**DIRECTION**
Find the line containing "Turn this picture" and copy it exactly, along with every line after it up to and including the line containing "spigot to -Y.". Copy nothing else.
START GIVEN DATA
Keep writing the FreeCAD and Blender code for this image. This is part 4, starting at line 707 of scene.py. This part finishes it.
END GIVEN DATA
START GIVEN DATA
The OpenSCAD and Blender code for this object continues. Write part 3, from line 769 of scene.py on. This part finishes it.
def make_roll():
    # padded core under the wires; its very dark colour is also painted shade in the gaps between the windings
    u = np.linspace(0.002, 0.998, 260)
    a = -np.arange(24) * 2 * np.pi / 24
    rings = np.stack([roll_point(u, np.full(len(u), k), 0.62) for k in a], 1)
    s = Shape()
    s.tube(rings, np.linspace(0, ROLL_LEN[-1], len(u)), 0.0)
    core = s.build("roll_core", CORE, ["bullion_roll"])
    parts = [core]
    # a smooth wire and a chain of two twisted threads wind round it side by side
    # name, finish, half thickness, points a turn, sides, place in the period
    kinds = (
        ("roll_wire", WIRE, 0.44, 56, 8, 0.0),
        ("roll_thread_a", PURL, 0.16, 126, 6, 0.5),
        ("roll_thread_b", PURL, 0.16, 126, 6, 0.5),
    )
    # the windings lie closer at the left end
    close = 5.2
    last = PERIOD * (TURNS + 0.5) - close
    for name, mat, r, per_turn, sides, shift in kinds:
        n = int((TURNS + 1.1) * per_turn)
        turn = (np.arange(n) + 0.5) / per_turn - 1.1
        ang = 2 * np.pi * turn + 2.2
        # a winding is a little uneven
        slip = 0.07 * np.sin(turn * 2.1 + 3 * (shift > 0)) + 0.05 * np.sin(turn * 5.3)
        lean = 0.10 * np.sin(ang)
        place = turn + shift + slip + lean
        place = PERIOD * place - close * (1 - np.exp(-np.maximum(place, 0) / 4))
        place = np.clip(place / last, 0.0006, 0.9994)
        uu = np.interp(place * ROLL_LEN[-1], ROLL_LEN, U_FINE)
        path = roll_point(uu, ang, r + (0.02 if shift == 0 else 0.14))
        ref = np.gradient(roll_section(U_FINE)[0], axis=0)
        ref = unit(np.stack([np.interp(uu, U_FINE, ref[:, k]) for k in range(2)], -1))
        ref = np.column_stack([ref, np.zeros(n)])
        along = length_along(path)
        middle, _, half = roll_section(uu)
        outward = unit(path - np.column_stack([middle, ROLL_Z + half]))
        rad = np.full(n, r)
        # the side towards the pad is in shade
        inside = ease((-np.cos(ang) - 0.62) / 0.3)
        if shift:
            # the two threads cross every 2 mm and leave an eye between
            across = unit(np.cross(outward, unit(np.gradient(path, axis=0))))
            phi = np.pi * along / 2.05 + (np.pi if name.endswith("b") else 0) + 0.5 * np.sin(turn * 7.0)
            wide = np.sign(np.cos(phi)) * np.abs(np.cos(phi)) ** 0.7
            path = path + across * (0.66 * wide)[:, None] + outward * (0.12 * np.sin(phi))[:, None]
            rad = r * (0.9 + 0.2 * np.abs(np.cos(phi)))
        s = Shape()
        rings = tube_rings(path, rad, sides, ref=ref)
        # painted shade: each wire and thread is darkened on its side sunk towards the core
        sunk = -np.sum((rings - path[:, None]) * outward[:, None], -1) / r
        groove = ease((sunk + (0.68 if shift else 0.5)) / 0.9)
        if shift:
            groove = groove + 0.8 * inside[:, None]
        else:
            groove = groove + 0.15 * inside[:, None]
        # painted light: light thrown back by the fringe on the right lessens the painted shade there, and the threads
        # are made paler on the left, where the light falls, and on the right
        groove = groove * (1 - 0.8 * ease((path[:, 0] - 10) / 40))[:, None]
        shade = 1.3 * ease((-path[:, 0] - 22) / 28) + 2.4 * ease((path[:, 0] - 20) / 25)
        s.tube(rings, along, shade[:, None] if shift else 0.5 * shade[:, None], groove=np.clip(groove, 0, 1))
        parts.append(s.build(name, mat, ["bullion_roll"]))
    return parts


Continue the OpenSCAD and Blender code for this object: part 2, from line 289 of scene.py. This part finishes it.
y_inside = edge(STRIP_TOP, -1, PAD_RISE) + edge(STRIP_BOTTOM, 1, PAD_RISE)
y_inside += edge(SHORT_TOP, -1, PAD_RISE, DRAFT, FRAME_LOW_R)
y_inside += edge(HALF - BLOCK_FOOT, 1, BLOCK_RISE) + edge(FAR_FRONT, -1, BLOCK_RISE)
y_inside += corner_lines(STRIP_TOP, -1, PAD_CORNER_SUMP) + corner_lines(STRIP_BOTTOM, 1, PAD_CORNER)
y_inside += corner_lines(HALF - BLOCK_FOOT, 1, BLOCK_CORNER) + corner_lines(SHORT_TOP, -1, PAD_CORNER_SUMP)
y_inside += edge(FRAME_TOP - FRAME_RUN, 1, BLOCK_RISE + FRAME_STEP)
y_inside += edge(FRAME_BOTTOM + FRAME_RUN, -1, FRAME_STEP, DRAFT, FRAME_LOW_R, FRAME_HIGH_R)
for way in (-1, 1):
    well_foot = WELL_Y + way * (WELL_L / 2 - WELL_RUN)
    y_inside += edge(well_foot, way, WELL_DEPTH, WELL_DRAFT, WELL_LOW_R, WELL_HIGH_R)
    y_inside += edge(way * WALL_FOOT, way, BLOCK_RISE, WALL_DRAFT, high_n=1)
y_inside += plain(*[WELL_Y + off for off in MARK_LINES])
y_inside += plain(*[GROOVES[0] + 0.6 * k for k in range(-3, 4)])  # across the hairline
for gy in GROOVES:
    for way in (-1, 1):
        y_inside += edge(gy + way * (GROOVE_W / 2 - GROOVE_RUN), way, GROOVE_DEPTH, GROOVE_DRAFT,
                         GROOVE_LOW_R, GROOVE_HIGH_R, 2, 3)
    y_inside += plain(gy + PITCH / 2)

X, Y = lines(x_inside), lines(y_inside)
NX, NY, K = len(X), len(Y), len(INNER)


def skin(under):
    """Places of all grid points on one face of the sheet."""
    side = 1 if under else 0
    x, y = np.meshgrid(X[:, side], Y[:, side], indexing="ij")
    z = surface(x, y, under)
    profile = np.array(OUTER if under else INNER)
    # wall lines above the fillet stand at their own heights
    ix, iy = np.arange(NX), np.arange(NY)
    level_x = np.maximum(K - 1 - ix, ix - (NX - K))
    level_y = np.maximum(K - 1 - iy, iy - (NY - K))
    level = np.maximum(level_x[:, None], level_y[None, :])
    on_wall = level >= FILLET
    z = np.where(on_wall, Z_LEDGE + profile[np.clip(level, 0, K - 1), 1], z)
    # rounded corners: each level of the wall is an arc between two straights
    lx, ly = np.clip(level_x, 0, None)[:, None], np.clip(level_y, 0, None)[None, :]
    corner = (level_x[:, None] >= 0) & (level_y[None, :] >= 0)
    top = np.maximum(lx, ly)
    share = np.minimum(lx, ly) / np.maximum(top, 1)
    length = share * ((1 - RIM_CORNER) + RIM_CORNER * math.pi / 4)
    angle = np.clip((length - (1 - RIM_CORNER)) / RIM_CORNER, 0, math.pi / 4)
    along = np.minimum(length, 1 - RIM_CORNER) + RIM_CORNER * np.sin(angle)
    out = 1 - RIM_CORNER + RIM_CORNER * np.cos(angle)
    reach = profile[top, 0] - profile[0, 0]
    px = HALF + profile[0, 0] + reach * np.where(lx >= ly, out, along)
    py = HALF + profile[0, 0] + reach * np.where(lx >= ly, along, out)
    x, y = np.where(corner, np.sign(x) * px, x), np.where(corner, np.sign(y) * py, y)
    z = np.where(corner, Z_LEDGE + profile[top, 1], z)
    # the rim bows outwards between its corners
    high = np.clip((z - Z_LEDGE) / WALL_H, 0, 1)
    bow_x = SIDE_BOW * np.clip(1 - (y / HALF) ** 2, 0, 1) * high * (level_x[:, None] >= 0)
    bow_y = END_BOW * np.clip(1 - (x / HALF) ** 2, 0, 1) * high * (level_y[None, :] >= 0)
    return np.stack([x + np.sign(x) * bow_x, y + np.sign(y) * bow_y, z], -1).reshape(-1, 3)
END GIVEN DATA
START GIVEN DATA
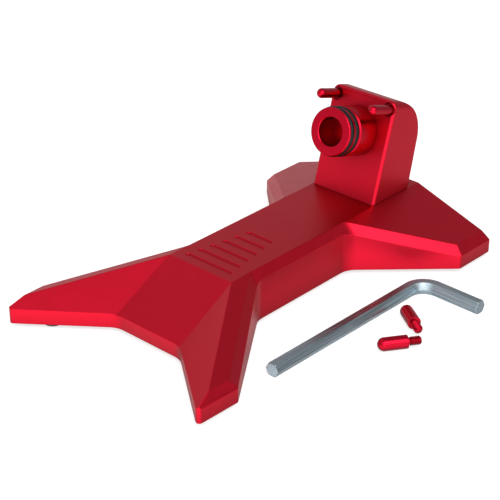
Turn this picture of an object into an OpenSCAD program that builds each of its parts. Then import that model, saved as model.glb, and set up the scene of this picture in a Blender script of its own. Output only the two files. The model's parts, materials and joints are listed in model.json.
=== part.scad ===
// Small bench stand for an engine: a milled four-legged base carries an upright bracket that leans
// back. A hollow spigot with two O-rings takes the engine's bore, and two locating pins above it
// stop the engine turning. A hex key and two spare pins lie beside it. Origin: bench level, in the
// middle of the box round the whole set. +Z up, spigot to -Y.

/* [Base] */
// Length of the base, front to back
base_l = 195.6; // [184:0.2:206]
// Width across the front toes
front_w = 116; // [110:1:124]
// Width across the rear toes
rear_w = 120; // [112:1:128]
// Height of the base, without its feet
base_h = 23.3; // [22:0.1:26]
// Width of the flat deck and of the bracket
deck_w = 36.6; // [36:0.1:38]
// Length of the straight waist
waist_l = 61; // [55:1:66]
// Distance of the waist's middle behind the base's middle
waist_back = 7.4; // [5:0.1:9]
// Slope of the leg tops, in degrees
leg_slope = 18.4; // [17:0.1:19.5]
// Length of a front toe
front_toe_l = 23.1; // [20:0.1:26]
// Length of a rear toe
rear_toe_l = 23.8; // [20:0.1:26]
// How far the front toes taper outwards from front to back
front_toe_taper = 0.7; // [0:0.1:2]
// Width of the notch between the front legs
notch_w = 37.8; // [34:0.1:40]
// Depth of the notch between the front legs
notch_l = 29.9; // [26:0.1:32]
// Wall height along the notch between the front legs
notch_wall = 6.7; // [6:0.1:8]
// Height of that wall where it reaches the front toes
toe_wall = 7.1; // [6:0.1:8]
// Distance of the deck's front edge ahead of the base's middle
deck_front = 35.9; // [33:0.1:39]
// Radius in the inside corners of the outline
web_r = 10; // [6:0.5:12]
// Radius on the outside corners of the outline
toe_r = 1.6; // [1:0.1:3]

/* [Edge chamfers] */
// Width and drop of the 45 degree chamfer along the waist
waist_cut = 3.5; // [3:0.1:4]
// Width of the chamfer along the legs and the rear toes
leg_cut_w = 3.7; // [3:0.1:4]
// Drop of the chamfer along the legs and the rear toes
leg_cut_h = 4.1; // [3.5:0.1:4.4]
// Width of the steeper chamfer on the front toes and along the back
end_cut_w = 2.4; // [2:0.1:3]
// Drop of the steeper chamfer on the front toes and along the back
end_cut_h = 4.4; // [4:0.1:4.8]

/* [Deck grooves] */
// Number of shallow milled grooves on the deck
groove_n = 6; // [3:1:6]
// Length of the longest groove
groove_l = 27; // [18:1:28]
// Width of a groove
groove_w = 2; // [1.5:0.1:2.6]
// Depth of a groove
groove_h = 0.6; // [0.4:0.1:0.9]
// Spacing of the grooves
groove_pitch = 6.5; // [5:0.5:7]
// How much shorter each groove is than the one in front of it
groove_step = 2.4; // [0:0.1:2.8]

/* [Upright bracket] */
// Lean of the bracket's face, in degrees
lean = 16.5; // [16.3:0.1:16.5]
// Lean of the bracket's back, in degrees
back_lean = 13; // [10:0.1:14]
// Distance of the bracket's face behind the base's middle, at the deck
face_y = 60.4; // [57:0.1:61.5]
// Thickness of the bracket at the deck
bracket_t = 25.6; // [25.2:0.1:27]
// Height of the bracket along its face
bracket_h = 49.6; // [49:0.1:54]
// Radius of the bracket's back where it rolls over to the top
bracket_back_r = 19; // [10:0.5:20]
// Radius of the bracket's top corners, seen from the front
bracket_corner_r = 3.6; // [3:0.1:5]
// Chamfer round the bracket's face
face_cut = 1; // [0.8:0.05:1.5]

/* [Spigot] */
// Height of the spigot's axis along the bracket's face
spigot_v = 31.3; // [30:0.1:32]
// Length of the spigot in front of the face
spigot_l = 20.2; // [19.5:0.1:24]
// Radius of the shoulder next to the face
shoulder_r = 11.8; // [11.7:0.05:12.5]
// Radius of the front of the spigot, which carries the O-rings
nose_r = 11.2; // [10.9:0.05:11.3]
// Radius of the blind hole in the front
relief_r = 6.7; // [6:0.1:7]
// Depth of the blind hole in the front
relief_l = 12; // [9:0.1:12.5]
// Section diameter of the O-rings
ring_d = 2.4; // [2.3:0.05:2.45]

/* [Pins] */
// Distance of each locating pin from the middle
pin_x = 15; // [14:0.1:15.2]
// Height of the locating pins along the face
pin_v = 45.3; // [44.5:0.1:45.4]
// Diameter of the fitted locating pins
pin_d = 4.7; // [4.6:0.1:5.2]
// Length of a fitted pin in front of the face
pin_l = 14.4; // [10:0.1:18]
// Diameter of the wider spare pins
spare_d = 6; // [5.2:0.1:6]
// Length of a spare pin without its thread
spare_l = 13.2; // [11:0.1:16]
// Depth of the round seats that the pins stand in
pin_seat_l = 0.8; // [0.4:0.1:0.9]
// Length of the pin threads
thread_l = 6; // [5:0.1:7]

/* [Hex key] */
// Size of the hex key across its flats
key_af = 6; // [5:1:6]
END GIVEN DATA
**TASK SOLUTION**
Turn this picture of an object into an OpenSCAD program that builds each of its parts. Then import that model, saved as model.glb, and set up the scene of this picture in a Blender script of its own. Output only the two files. The model's parts, materials and joints are listed in model.json.
=== part.scad ===
// Small bench stand for an engine: a milled four-legged base carries an upright bracket that leans
// back. A hollow spigot with two O-rings takes the engine's bore, and two locating pins above it
// stop the engine turning. A hex key and two spare pins lie beside it. Origin: bench level, in the
// middle of the box round the whole set. +Z up, spigot to -Y.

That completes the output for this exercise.